FORT WORTH, Texas (Reuters) - American Airlines on Wednesday reported a third-quarter net loss of $924 million, despite a cost-cutting campaign aimed at helping the world's largest carrier recover from hits the industry took after the Sept. 11 attacks on the United States.

American has lost more than $2.5 billion since the attacks last year as the airline industry remains mired in a historic slump driven by decreased demand for air travel. The company said it planned to further slash costs by deferring delivery of 34 Boeing airplanes over the next three years.

"Any way you look at them, these are terrible financial results that reflect a sluggish economy, continued weakness in the revenue environment, high fuel prices, the cost of enhanced security and the uncertainty of events in the Middle East," Chairman and Chief Executive Don Carty said.

American's parent, AMR Corp. AMR.N , posted a third-quarter net loss of $5.93 per share, compared with a net loss of $414 million, or $2.68 per share, a year ago. Excluding special items, AMR's loss was $475 million, or $3.05 per share. According to Thomson First Call, American was expected to lose $3.06 a share, with loss forecasts ranging from $2.60 to $3.45 a share.

The company said its total operating revenue had increased to $4.94 billion in the quarter from $4.82 billion a year ago. It added, however, that its fourth-quarter loss was likely to exceed the third-quarter loss, before special items.

Wall Street did not look favorably at the results, sending AMR shares down almost 12 percent to $3.95 on the New York Stock Exchange. The shares were off by about 8.5 percent before the company released its earnings around midday.

Over the past year American has announced cost-cutting measures it believes will lead to $1.1 billion in savings as it aims to have permanent cost reductions of $3 billion.

Toward that end American said it had reached an agreement with Boeing BA.N for the deferral of a total of 34 airplane deliveries during 2003, 2004 and 2005.

Under the agreement, American will take delivery of only 11 planes in 2003 -- nine 767-300s and two 777s -- compared with the original plan of 19, it said.

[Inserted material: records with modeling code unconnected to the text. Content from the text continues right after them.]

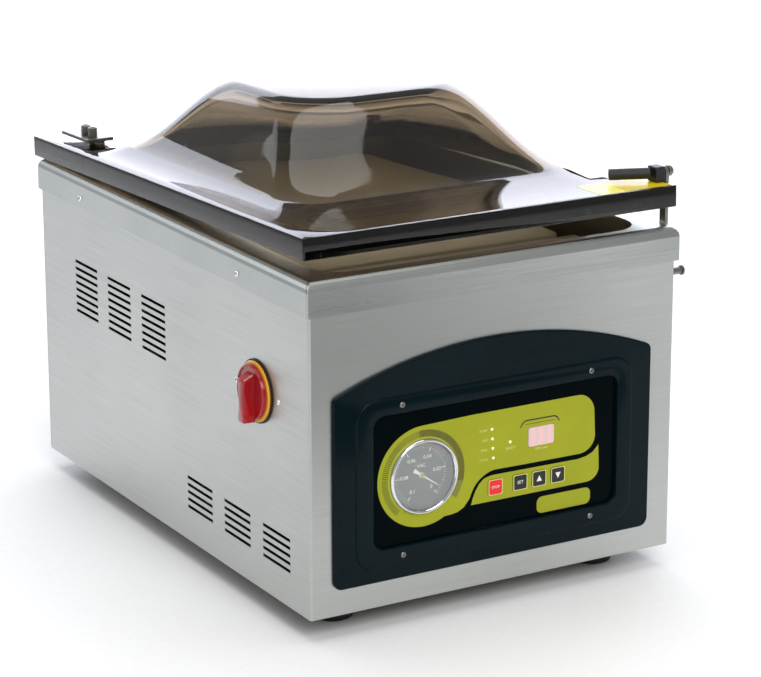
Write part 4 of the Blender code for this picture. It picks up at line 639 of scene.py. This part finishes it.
# Raised letters centred on (x, z), facing the front
def wordShape(words, size, x, z, y, depth, turn=0.0):
    curve = bpy.data.curves.new("words", "FONT")
    curve.body = words
    curve.size = size
    curve.align_x = "CENTER"
    curve.align_y = "CENTER"
    curve.extrude = depth / 2
    curve.resolution_u = 3
    holder = bpy.data.objects.new("words", curve)
    mesh = bpy.data.meshes.new_from_object(holder)
    cosine, sine = math.cos(turn), math.sin(turn)
    points = [(x + v.co.x * cosine - v.co.y * sine, y - v.co.z, z + v.co.x * sine + v.co.y * cosine)
              for v in mesh.vertices]
    faces = [tuple(p.vertices) for p in mesh.polygons]
    bpy.data.objects.remove(holder)
    bpy.data.curves.remove(curve)
    bpy.data.meshes.remove(mesh)
    return points, faces


def words(name, items, finish, body="cabinet", slot="overlay_film"):
    return makePiece(name, [wordShape(*item) for item in items], finish, body)


def growBox(box, by):
    return box[0] - by, box[1] + by, box[2] - by, box[3] + by


def buildInks():
    cx, cz = ink["disc"]
    r = ink["discRadius"]
    field = [(cx + r * math.cos(a), cz + r * math.sin(a)) for a in arc(-62, -270, 52)]
    field += [(150, 149.3)] + bendCorner((254, 149.4), (270, 149.4), (270.4, 133))
    field += bendCorner((271.4, 112), (271.4, 98), (256, 97.8)) + [(200, 98.2)]
    field += bendCorner((172, 98.6), (158, 97.5), (151.4, 85.2))
    field += [(147.6, 77.0), (142.5, 71.2), (136.5, 68.2), (130.0, 67.2)]
    strip = [(149.5, 71.7)] + [(151.2, 77.2), (153.6, 83),
                               (157.1, 88.4)] + bendCorner((161.4, 92.2), (166, 94.4), (173, 94.2))
    strip += [(254.3, 93.4), (262.6, 94.5), (269.3, 97.2), (275.0, 102.8)]
    strip += bendCorner((275.8, 82.5), (275.6, 71.9), (263.5, 71.8))
    badge = roundedRect(214, 267.5, 52.4, 66.9, 5.2)
    olive = printed("olive_field", [field, strip, badge], "oliveInk", "olive")
    holes = [turned([(ink["hole"], -3), (ink["hole"], 3)], "Y", ink["disc"], 64)]
    holes.append(plate(roundedRect(*growBox(keyBox("display_window"), 0.15), 0.6), "Y", -3, 3))
    holes += [plate(roundedRect(*growBox(keyBox(node), 0.45), 1.9), "Y", -3, 3) for node, _ in ink["keys"]]
    carve(olive, several(holes))

    def sector(start, end, inner, outer, steps=40):
        return ([(cx + outer * math.cos(a), cz + outer * math.sin(a)) for a in arc(start, end, steps)]
                + [(cx + inner * math.cos(a), cz + inner * math.sin(a)) for a in arc(end, start, steps)])
    printed("dial_shade", [sector(96, -38, 33.4, 39.2)], "shadeOliveInk", low=-1.22)
    # painted highlight: a lighter olive arc along the ring's upper side
    printed("dial_painted_highlight", [sector(30, 235, 31.4, 32.9)], "oliveInkPaintedHighlight", low=-1.22)
    dark, faint = [], []
    for i in range(96):
        angle = 228 - i * 2.55
        tick = sector(angle - 0.42, angle + 0.42, 33.6, 39.0, 1)
        (dark if angle > 128 else faint).append(tick)
    printed("dial_ticks", dark, "blackInk", low=-1.22)
    printed("dial_ticks_faint", faint, "darkOliveInk", low=-1.22)
    bracket = [(196.4, 130.6), (199.3, 134.6), (202.2, 136.2), (230.6, 136.0), (233.4, 134.6),
               (235.8, 130.8),
               (234.9, 130.4), (232.6, 133.7), (230.3,
                                                134.9), (202.4, 135.1), (200.0, 133.8), (197.3, 130.2)]
    under = [(201.6, 132.6), (231.2, 132.4), (231.2, 131.9), (201.6, 132.1)]
    printed("display_bracket", [bracket], "blackInk", low=-1.22)
    printed("display_line", [under], "darkOliveInk", low=-1.22)
    words("captions", [(text, 3.0, x, z, -1.28, 0.1) for text, x, z in ink["captions"]], "creamInk")
    lamps = [turned([(1.25, -1.2), (1.25, -1.45), (0.9, -1.8), (0.35, -1.95)], "Y", spot,
                    16) for spot in ink["lamps"]]
    # the lamp lenses glow faintly though unlit: a painted glow in their finish
    makePiece("lamps", lamps, "lampLensPaintedGlow", "cabinet")


buildInks()


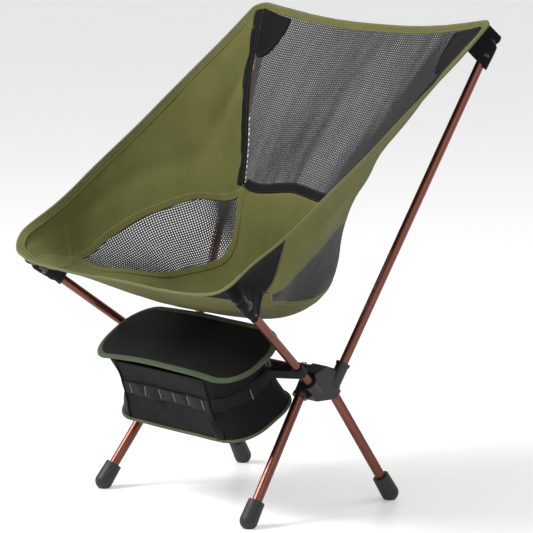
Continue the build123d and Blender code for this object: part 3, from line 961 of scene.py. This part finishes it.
floor_sheet = bag_plate("bag_floor_panel", bag_floor_middle, bag_floor_slope, bag_half_length + 0.0015,
                        bag_half_depth + 0.0015, bag_corner + 0.0015, floor_height, 0.0016)
sewn(floor_sheet, "hub_frame", ["bag_floor"], bag_cloth)
lid_sheet = bag_plate("bag_lid_panel", lid_middle, lid_slope, lid_half_length, lid_half_depth, lid_corner,
                      lid_height, 0.0022)
sewn(lid_sheet, "bag_lid", ["bag_lid"], bag_cloth)


def plate_edge(middle, slope, half_length, half_depth, corner, height_at):
    def frame_at(b):
        x, w = outline(b * 4, half_length, half_depth, corner)
        spots = [on_plane(middle, slope, x + dx, w + dw, height_at(x + dx, w + dw))
                 for dx, dw in ((0, 0), (-0.003, 0), (0.003, 0), (0, -0.003), (0, 0.003))]
        return spots[0], (spots[2] - spots[1]).cross(spots[4] - spots[3]).normalized()
    return frame_at


floor_edge = plate_edge(bag_floor_middle, bag_floor_slope, bag_half_length + 0.0015, bag_half_depth + 0.0015,
                        bag_corner + 0.0015, floor_height)
lid_edge = plate_edge(lid_middle, lid_slope, lid_half_length, lid_half_depth, lid_corner, lid_height)
for name, edge, body, thickness in (("floor", floor_edge, "hub_frame", 0.0042),
                                    ("lid", lid_edge, "bag_lid", 0.0032)):
    binding = band(f"bag_{name}_binding", edge, 0.0095, thickness, 360, closed=True, shift=0.0035)
    sewn(binding, body, [], green_tape)
    thread = stitches(f"bag_{name}_stitching", edge,
                      [(0.0065, h) for h in (-thickness * 0.45, thickness * 0.45)], samples=600)
    sewn(thread, body, [], thread_black)

# Corner seams of the wall band, and the webbing sewn along it
def wall_frame(t, b):
    point = bag_wall_point(t, b)
    across = bag_wall_point(t + 0.01, b) - bag_wall_point(t - 0.01, b)
    up = bag_wall_point(t, min(b + 0.02, 1)) - bag_wall_point(t, max(b - 0.02, 0))
    return point, across.cross(up).normalized()


for index, name in enumerate(("front_right", "back_right", "back_left", "front_left")):
    seam_t = index + 1.0
    piping = band(f"bag_seam_{name}", lambda b, t=seam_t: wall_frame(t, 0.02 + 0.96 * b), 0.005, 0.003, 40)
    sewn(piping, "hub_frame", [], black_tape)

daisy_height = 0.55
tacks_front = [0.08 + 0.168 * i for i in range(6)]


def daisy_line(low_t, high_t, tacks):
    """frame_at for webbing that bows out between its bartacks."""
    def frame_at(b):
        t = low_t + (high_t - low_t) * b
        point, normal = wall_frame(t, daisy_height)
        share = t % 1
        before = max([x for x in tacks if x <= share], default=tacks[0])
        after = min([x for x in tacks if x > share], default=tacks[-1])
        bow = math.sin(math.pi * (share - before) / (after - before)) if after > before else 0
        return point + normal * (0.0009 + 0.0016 * max(bow, 0)), normal
    return frame_at


def bartack(name, t, line_height, height=0.0165):
    """Dense bar of zigzag stitches across a webbing."""
    def frame_at(b):
        point, normal = wall_frame(t, line_height + (b - 0.5) * height / 0.098)
        return point + normal * 0.0018, normal
    return band(name, frame_at, 0.0016, 0.0013, 24, sides=8)


daisy = band("bag_webbing_front", daisy_line(0.01, 0.99, tacks_front), 0.020, 0.0013, 180)
sewn(daisy, "hub_frame", [], webbing)
for i, share in enumerate(tacks_front):
    sewn(bartack(f"bag_bartack_front_{i + 1}", share, daisy_height), "hub_frame", [],
         tack_green)
tacks_end = [0.42, 0.66]
for side, start in (("right", 1), ("left", 3)):
    shares = tacks_end if side == "right" else [1 - x for x in reversed(tacks_end)]
    daisy = band(f"bag_webbing_end_{side}", daisy_line(start + 0.02, start + 0.98, shares), 0.020,
                 0.0013, 120)
    sewn(daisy, "hub_frame", [], webbing)
    for i, share in enumerate(shares):
        tack = bartack(f"bag_bartack_end_{side}_{i + 1}", start + share,
                       daisy_height + (0.22 if i % 2 else -0.05))
        sewn(tack, "hub_frame", [], tack_green)

# tab at the foot of the front right seam
tab = band("bag_tab_corner", lambda b: wall_frame(1.0, 0.02 + 0.30 * b), 0.017, 0.0022, 30, lift=0.001)
sewn(tab, "hub_frame", [], webbing)


# Straps: webbing from each end of the bag, looped round the front arm
strap_from_hub, strap_width, ring_radius = 0.034, 0.025, 0.0075
for side, sign in (("right", 1), ("left", -1)):
    tip, mouth = (p.copy() for p in arm_axis["front"])
    tip.x *= sign
    mouth.x *= sign
    way = (tip - mouth).normalized()
    ring_middle = mouth + way * strap_from_hub
    bag_side = Vector((sign * (bag_half_length + 0.0005), -0.098, ring_middle.z - 0.002))
    to_bag = bag_side - ring_middle
    to_bag -= way * to_bag.dot(way)
    reach = to_bag.length
    to_bag.normalize()
    over = way.cross(to_bag)

    def loop_at(b, ring_middle=ring_middle, to_bag=to_bag, over=over, way=way, reach=reach,
                bag_side=bag_side):
        """Out along the top, round the arm and back underneath."""
        def place(share):
            turn = math.acos(min(ring_radius / reach, 1))
            if share < 0.3 or share > 0.7:
                s = share / 0.3 if share < 0.3 else (1 - share) / 0.3
                up = 1 if share < 0.3 else -1
                tangent = (to_bag * math.cos(turn) + over * up * math.sin(turn)) * ring_radius
                start = bag_side - ring_middle + over * up * 0.0011
                slide = start.lerp(tangent, s)
                return ring_middle + slide
            angle = turn + (2 * math.pi - 2 * turn) * (share - 0.3) / 0.4
            return ring_middle + (to_bag * math.cos(angle) + over * math.sin(angle)) * ring_radius
        here, ahead = place(max(b, 0)), place(min(b + 0.002, 1))
        behind = place(max(b - 0.002, 0))
        tangent_way = (ahead - behind).normalized()
        return here, tangent_way.cross(way).normalized()

    strap = band(f"bag_strap_webbing_{side}", loop_at, strap_width * 0.8, 0.0016, 120)
    sewn(strap, "hub_frame", [f"bag_strap_{side}"], webbing)

bpy.context.view_layer.update()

No airplanes will now be delivered to American in 2004 and 2005.

"With these and other adjustments to AMR's capital spending plans, the company has further reduced its capital spending plan by more than $1.5 billion from 2003 to 2005," it said in a statement.

The company said it also plans to save $100 million in expenses over the next two years by temporarily storing 42 aircraft starting in 2003.

After the Sept. 11 attacks, American slashed 20,000 jobs and cut capacity by about 20 percent. The airline announced an additional 7,000 layoffs and a further 9 percent to 11 percent capacity cut about three months ago.

The airline industry lost more than $7 billion in 2001 and is on track to lose a similar amount in 2002.

Carty has repeatedly said that his airline will be able to weather the storm of bankruptcies rolling through the sector.

United Airlines, the No. 2 U.S. airline and a unit of UAL Corp. UAL.N , has said it could be forced to file for bankruptcy protection if it is not able to cut costs sharply.

Airline executives, including Carty, asked Congress in recent weeks for a second round of emergency financing to help them survive the decline, which has sent the sixth-largest U.S. airline, US Airways Group UAWGQ.PK , into bankruptcy.

In the third quarter, AMR shares fell by about 75 percent, while the American Stock Exchange airline index .XAL fell 54 percent.

Early this month American said it would take a $900 million charge to reflect a drop in the value of some of the rivals it has acquired, including parts of bankrupt Trans World Airlines Inc. It said the charge would also be related to its purchase of Reno Air Inc. and ACI Holdings Inc. (AirCal).

The charge stems from an accounting rule that forces companies to write down the value of goodwill -- the premium paid to acquire a company over the book value of its assets -- on their books, American said .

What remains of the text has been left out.